Antigone © Jérôme Lefèvre

Toujours aussi vivace, le « non » d’Antigone continue de résonner

Qui est mieux placé qu’Antigone pour parler aux jeunes de la cité et des cités, au citoyen que nous sommes !

Antigone © Jérôme Lefèvre

Mêlant théâtre et danse, la parole et le corps, Laurent Hatat et Emma Gustafsson réveillent la pièce de Sophocle et renvoient les problématiques soulevées par Antigone au cœur de notre époque.

© Jérôme Lefèvre

Le malheur, Antigone le connaît bien. Pas facile d’être de la famille des Labdacides ! Tout n’y est que drame. Son père Œdipe a épousé Jocaste, qui n’est autre que sa propre mère ! Apprenant l’horrible vérité, il s’en crève les yeux.

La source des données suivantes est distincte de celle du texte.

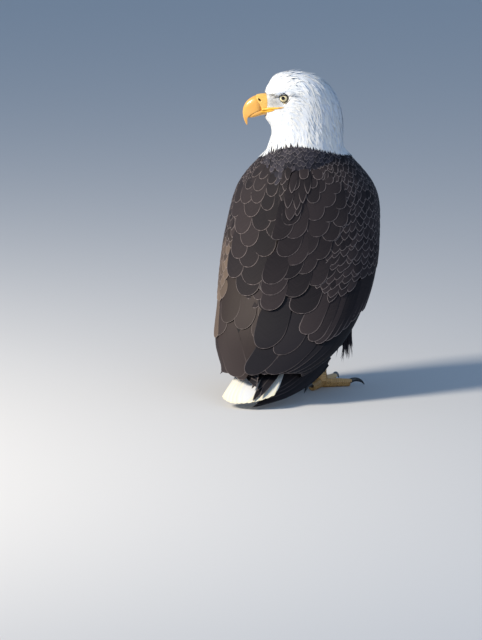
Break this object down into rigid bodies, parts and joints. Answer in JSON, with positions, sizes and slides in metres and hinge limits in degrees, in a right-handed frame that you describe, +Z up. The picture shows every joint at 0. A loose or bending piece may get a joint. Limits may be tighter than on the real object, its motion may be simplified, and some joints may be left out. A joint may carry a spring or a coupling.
{
  "type": "bald eagle",
  "caption": "Life-size bald eagle standing upright with folded wings, head turned over its left shoulder, tail tip resting on the floor.",
  "frame": {"origin": "on the floor, under the middle of the bounding box of the whole bird", "axes": "+Z up, the body faces -Y with the tail towards +Y, and +X is the bird's own left"},
  "size_m": [0.2972, 0.3968, 0.581],
  "materials": {
    "brown_feathers": "matt, soft",
    "flight_feathers": "satin",
    "white_feathers": "matt, soft",
    "bill": "waxy horn",
    "leg_skin": "scaly, satin",
    "claws": "polished horn",
    "eyes": "wet gloss"
  },
  "bodies": {
    "root": {"bill_lower": "bill", "bill_upper": "bill", "cere": "bill", "claw_hind_left": "claws", "claw_hind_right": "claws", "claw_inner_left": "claws", "claw_inner_right": "claws", "claw_middle_left": "claws", "claw_middle_right": "claws", "claw_outer_left": "claws", "claw_outer_right": "claws", "eye_left": "eyes", "eye_right": "eyes", "gape_left": "bill", "gape_right": "bill", "head": "white_feathers", "neck": "white_feathers", "primaries_left": "flight_feathers", "primaries_right": "flight_feathers", "secondaries_left": "flight_feathers", "secondaries_right": "flight_feathers", "tail": "white_feathers", "tail_coverts": "white_feathers", "tarsus_left": "leg_skin", "tarsus_right": "leg_skin", "thigh_left": "brown_feathers", "thigh_right": "brown_feathers", "toe_hind_left": "leg_skin", "toe_hind_right": "leg_skin", "toe_inner_left": "leg_skin", "toe_inner_right": "leg_skin", "toe_middle_left": "leg_skin", "toe_middle_right": "leg_skin", "toe_outer_left": "leg_skin", "toe_outer_right": "leg_skin", "trunk": "brown_feathers", "wing_left": "brown_feathers", "wing_right": "brown_feathers"}
  },
  "joints": []
}
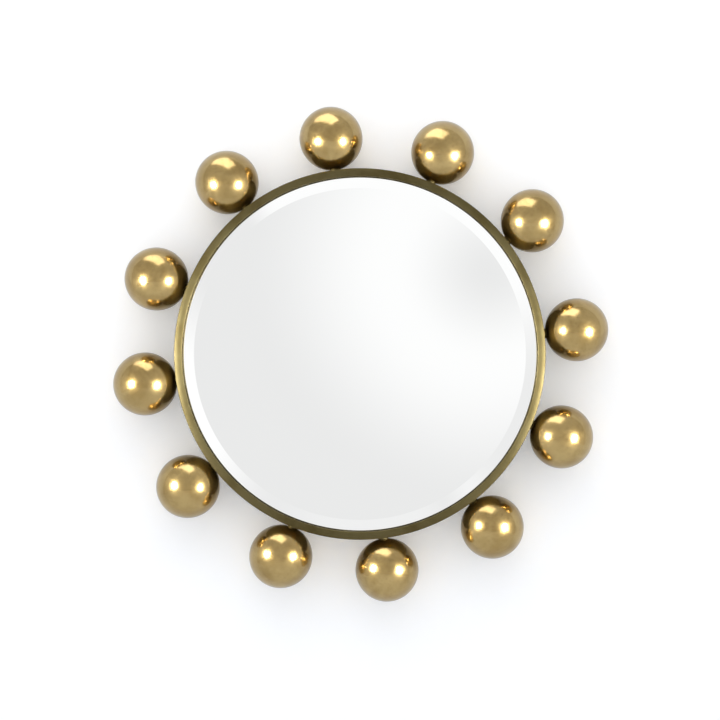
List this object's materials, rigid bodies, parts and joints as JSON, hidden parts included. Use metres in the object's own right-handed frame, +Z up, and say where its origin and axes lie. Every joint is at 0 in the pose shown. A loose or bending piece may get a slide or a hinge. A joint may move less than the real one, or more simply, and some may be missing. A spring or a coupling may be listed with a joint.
{
  "type": "girandole mirror",
  "caption": "Round bevelled wall mirror in a slim brass ring, with hollow brass balls set round it, on a plinth with swinging D-ring hangers.",
  "frame": {"origin": "centre of the ring on the wall plane, which the bumpers bear on", "axes": "+Z up, +Y into the wall, so the mirror faces -Y; +X to the right of someone who looks into it"},
  "size_m": [0.7985, 0.1051, 0.7981],
  "materials": {
    "ring_brass": "brushed and lacquered, aged",
    "ball_brass": "hand-polished, aged",
    "fitting_brass": "as turned",
    "plated_steel": "zinc plated",
    "silvered_glass": "polished, bevelled, silvered at the back",
    "foam_tape": "closed-cell foam",
    "board_black": "fibreboard, painted matt black",
    "tab_steel": "lacquered with the ring",
    "plinth_wood": "plywood ring, painted matt black",
    "bumper_rubber": "moulded",
    "hanger_steel": "bright zinc plated"
  },
  "bodies": {
    "mirror": {"ring_tube": "ring_brass", "ball_01": "ball_brass", "ball_02": "ball_brass", "ball_03": "ball_brass", "ball_04": "ball_brass", "ball_05": "ball_brass", "ball_06": "ball_brass", "ball_07": "ball_brass", "ball_08": "ball_brass", "ball_09": "ball_brass", "ball_10": "ball_brass", "ball_11": "ball_brass", "ball_12": "ball_brass", "ball_inserts": "fitting_brass", "ball_washers": "plated_steel", "ball_screws": "plated_steel", "mirror_glass": "silvered_glass", "mirror_tape": "foam_tape", "backing_board": "board_black", "fixing_tabs": "tab_steel", "tab_screws": "plated_steel", "spacer_plinth": "plinth_wood", "plinth_screws": "plated_steel", "wall_bumpers": "bumper_rubber", "bumper_screws": "plated_steel", "hanger_strap_left": "hanger_steel", "hanger_strap_right": "hanger_steel", "hanger_screws": "plated_steel"},
    "left_d_ring": {"hanger_ring_left": "hanger_steel"},
    "right_d_ring": {"hanger_ring_right": "hanger_steel"}
  },
  "joints": [
    {"name": "left_d_ring_swing", "type": "hinge", "parent": "mirror", "child": "left_d_ring", "pos_m": [-0.11025, -0.0033, 0.20246], "axis": [-1, 0, 0], "range_deg": [0, 178]},
    {"name": "right_d_ring_swing", "type": "hinge", "parent": "mirror", "child": "right_d_ring", "pos_m": [0.11025, -0.0033, 0.20246], "axis": [-1, 0, 0], "range_deg": [0, 178]}
  ]
}
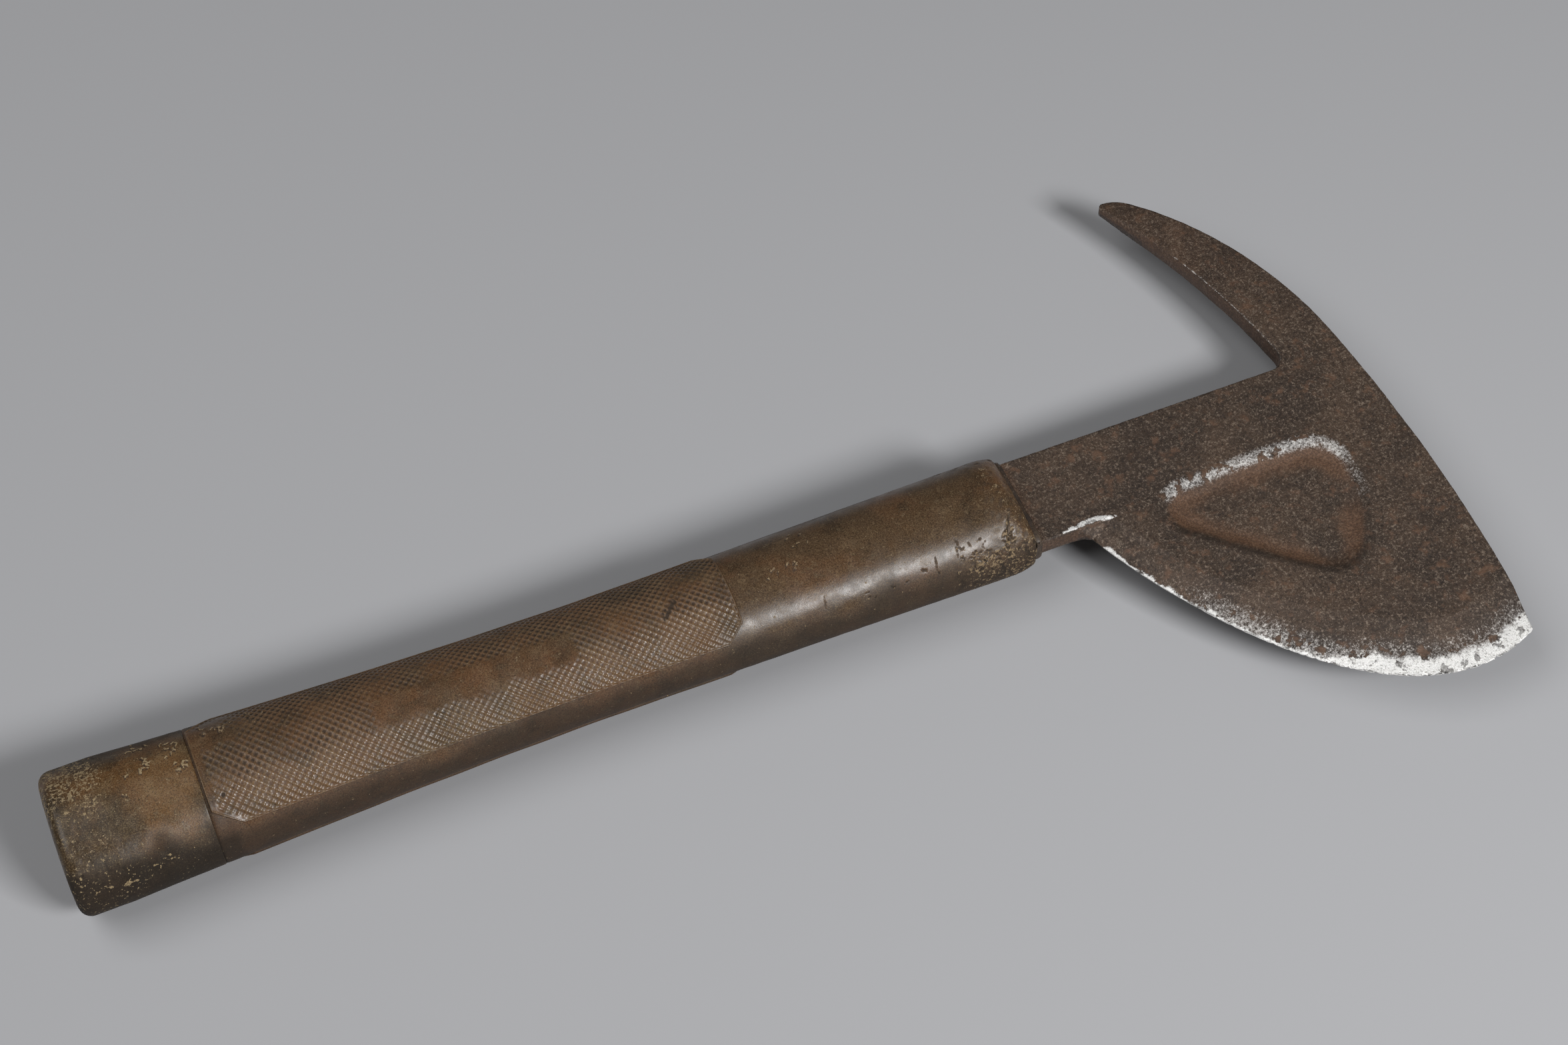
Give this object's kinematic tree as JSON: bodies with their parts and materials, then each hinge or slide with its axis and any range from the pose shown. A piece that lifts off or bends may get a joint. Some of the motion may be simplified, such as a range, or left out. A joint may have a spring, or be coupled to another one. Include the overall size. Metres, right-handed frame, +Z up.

Ses deux frères, Polynice et Etéocle, chacun fort de son droit à régner sur Thèbes, se sont entretués. Et voilà que son oncle Créon, devenu roi, décide que le traître Polynice n’aura pas de sépulture. Devant l’injustice de cet ordre, Quitte à y laisser sa vie, Antigone va passer outre l’interdit royal et faire vaciller le pouvoir. Lorsque celui-ci cède, c’est trop tard, le drame est joué.

La désobéissance civile
Antigone de Sophocle - Mise en scène de Laurent Hatat  © Jérôme Lefèvre
© Jérôme Lefèvre

Qui est mieux placé qu’Antigone pour parler aux jeunes d’hier et d’aujourd’hui, aux citoyens que nous sommes ! Car elle est cette jeune femme qui osa défier l’autorité contre l’injustice. Parce qu’elle refuse le bonheur que lui impose une société dont elle n’accepte pas les codes, elle a choisi de résister. Ce personnage vieux de plus de 2 500 ans n’a rien perdu de sa force juvénile pour dire au monde son refus. Anouilh l’avait fort bien compris. Créée en pleine Occupation Allemande, sa version de la tragédie de Sophocle faisait écho à la Résistance. Aujourd’hui, en ces temps de troubles que traversent notre époque, la Compagnie Anima Motrix se sert de la pièce pour questionner notre rapport à la loi, à l’obéissance, à la foi, à la différence, à la filiation et à l’amour.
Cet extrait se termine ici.